When I lived in Chicago I had a friend named Chuck I saw once a year. We went apple-picking every autumn. We did not meet at any other time of the year; neither one of us seemed to want such. Context friends seem to be a guy thing as I don’t think there is a female counterpart.* Context friends often happen in male social settings like sports teams or clubs. In these activities guys are chummy but they don’t dream of contacting each other otherwise. It is sort of an assignment-type friendship; after the task is done you all go home. One often doesn’t know much about the other guy even after years of doing the mutual past time.

Brother #4 goes hunting every fall with a bunch of dudes and Brother #3 gets together every autumn to attend U of M football games. They often tell me how fun their buddies are, yet they don’t seem to know much about them.  Their wives find this incredible.

“How is Joes’ new baby?” one of their wives might ask when he comes back from his boy’s night.

“What baby?”

You spent all afternoon with Joe and you don’t know about their new born??”

“He didn’t say anything we were hunting”.

Context friends are/were seldom viewed by men as a problem or something that needed expansion.
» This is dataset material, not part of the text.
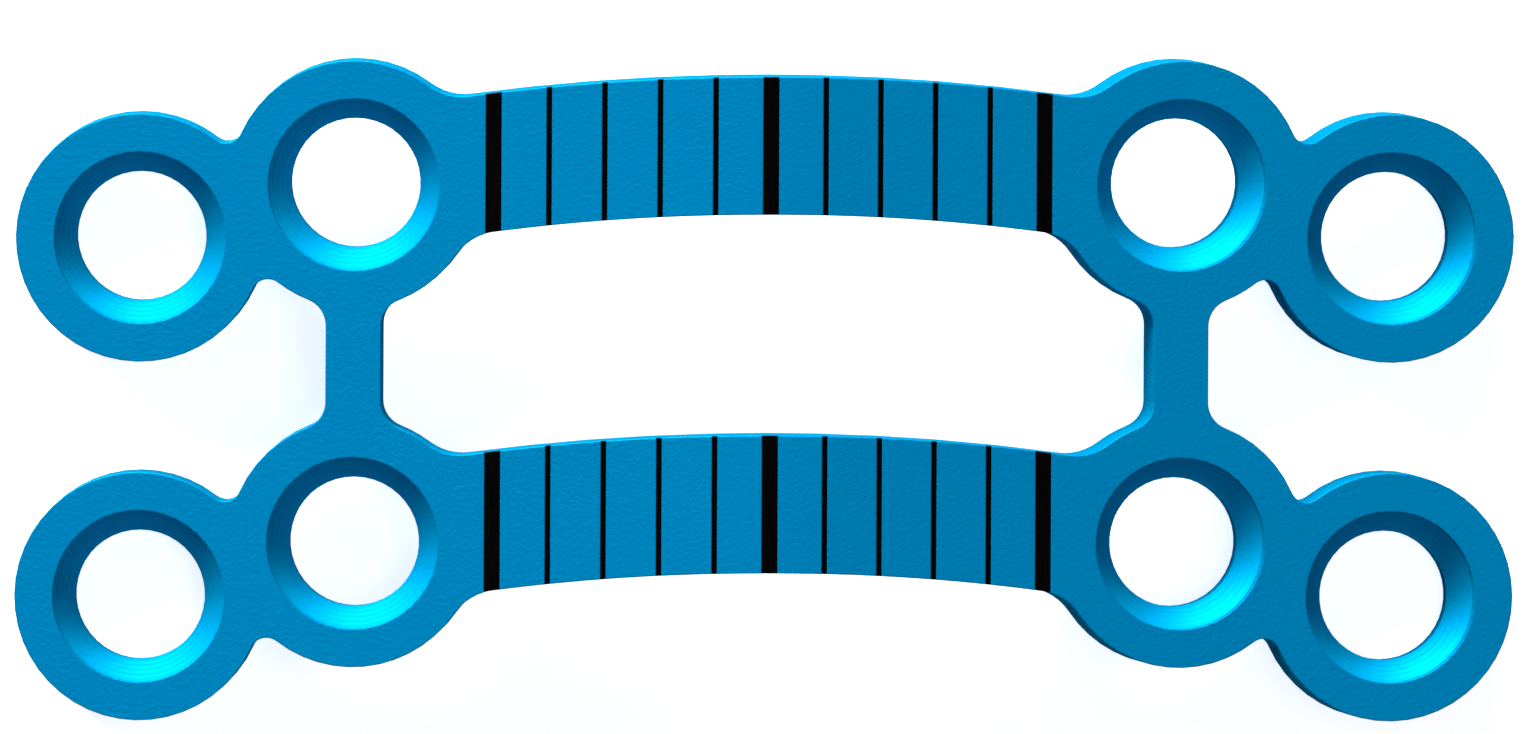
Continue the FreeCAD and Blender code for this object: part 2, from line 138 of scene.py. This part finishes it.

Guys are more at ease perhaps with comrades they walk with only brief time while on Life’s road. Chuck and I were happy to go apple picking once a year. I will miss Richard when he leaves but apparently not enough to keep in touch.

Context friends seem to be more of a thing of the past.  I sense the decline in context friends is more about men not having time to hang out with each other than an improvement to share more about themselves. Context friends at least were something; nowadays men seem to have almost none.

*Spo-fans: do you have context friends? Do you feel OK with them?  Spo-fans of the female persuasion: do you have context friends?